Mina July 28, 2010 at 12:22 pm

I like the phrase Betty M used: “My method is whatever is going to give all of us the maximum possible sleep!” Because of this, I normally wake up in the middle of the night and notice a warm body between me and the husband. We are so into our sleep, we actually taught our 3 year old that rather then sit in his room and call out to us, just come in and go to sleep. I think he’s so use to it he sleep walks to our room.

Mrs.Mayhem July 28, 2010 at 6:43 pm

I was so strict when my kids were babies, jokingly calling myself the “Nap Nazi.” But I shouldn’t have been! Time passes so quickly. Enjoy those cuddles while you can!

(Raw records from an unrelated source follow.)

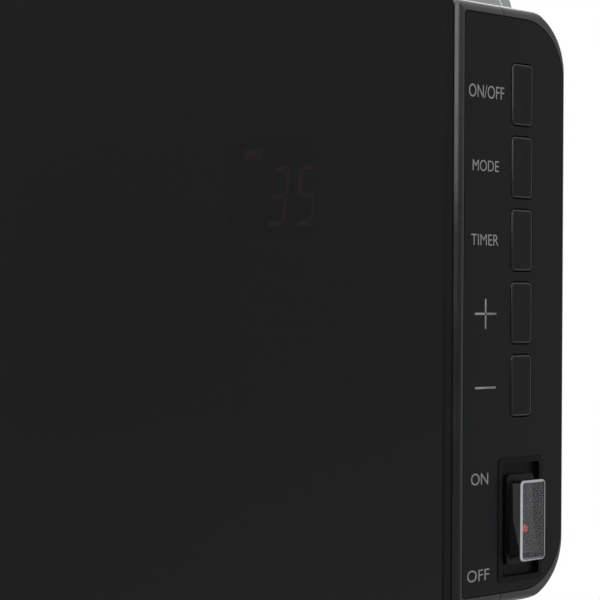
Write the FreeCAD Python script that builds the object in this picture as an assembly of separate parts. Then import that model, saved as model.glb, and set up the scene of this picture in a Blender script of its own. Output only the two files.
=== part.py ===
import FreeCAD, Part
import math
import os

# Oil filled radiator heater: a stack of hollow steel fins on two headers, a black glass
# front plate, and a slim control pod behind the glass at the right-hand end of the stack.
# Millimetres. Front is -Y, right is +X, the floor is z = 0 and the origin is at the
# middle of the footprint.

V = FreeCAD.Vector
AXES = {"x": V(1, 0, 0), "y": V(0, 1, 0), "z": V(0, 0, 1)}

# ---- clearances ----
run_gap = 0.3          # between pieces that move past each other
pin_gap = 0.05         # radial, a pin or stem in its bore
fit_gap = 0.1          # a piece that drops into another
oil_gap = 0.3          # oil volume to the steel round it

# ---- front glass ----
glass_width = 500.0
glass_height = 540.0
glass_thickness = 4.0
glass_bottom = 85.0
glass_front = -95.5
glass_corner = 8.0
glass_bevel = 0.6
glass_gap = 1.0        # air between the glass and the pod, filled by the pads on the rails

# ---- fins ----
fin_count = 9
fin_depth = 163.0
fin_web = 1.3          # two sheets, welded at the seams
fin_corner = 38.0
fin_margin = 9.0       # flat seam round the oil channels
fin_below_glass = 5.0  # how far the fins reach below the glass, and stop short of its top
fin_under_top = 3.0
left_fin_inset = 23.0  # from the glass's left edge to the first fin's middle
bulge_half = 6.5
bulge_round = 4.5
channel_width = 24.0
channel_wall = 0.8
header_outer = 23.0
header_wall = 1.5
header_inset = 48.0    # from the fin's end to the header's axis
channel_end_flat = 0.5 # left between the rounded corners at the middle channel's ends

# ---- control pod ----
pod_width = 116.0
pod_depth = 53.0
pod_centre_drop = 151.15   # from the glass's top edge to the pod's mid-height
pod_wall = 2.4
pod_front_round = 4.5
pod_rear_round = 20.0
pod_side_round = 3.8         # front, top and bottom edges of the panel's side
pod_rear_edge_round = 1.2    # its rear edge
pod_inner_round = 1.5
pod_seam_back = 22.1       # from the pod's front to the joint of its two shells
seam_gap = 0.3
panel_thickness = 2.0
panel_inset = 4.0          # band left between the panel and the pod's outline
panel_rear_inset = 1.5
panel_front_corner = 1.0
ledge_thickness = 2.0
ledge_width = 3.4

# ---- keys, in the side panel ----
key_width = 10.1
key_height = 20.0
key_spacing = 3.6          # between neighbouring keys
key_count = 5
key_corner = 1.8
key_proud = 0.4
key_travel = 0.8
key_back = 31.2            # from the glass's front to the keys' near edge
top_key_margin = 18.6      # from the pod's top to the first key
key_flange = 1.0
key_flange_thickness = 1.5
key_edge_round = 0.5
keypad_post_gap = 3.6      # from the end keys' flanges to the middles of the board's posts
keypad_post = 2.0
keypad_board_half = 9.0
keypad_board_end = 3.5
plunger_entry = 1.6        # how far a plunger stands in its tact switch
tact_corner = 0.6
tact_size = 6.2
tact_height = 4.0
plunger_radius = 1.75
board_thickness = 1.6
keypad_depth = 8.4         # from the panel's rear face to the board

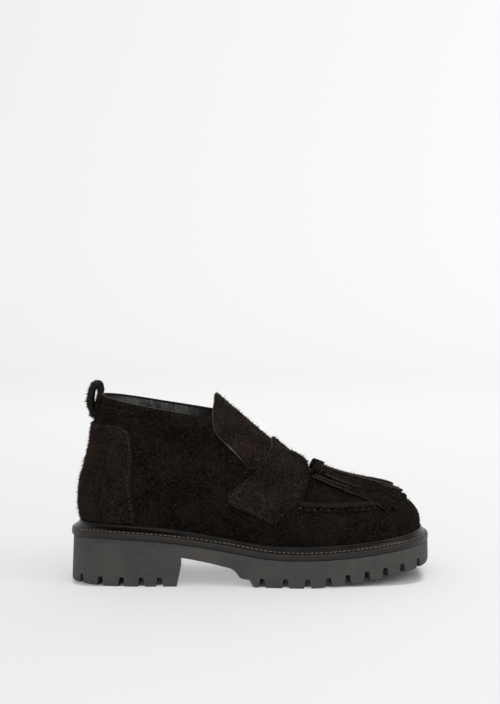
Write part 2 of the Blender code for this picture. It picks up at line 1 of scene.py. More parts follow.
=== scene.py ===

Lasha July 28, 2010 at 8:07 pm

I can’t do the CIO either, and I used to feel embarrassed when people “found out” that Will always ended up in our bed (or me in hers). Now she’s 3 1/2 and still ends up in our bed at some point every night. Truth is though, I have more trouble falling asleep than staying asleep (years of waiting for the inevitable wake-up) and I actually sleep better once she’s with me.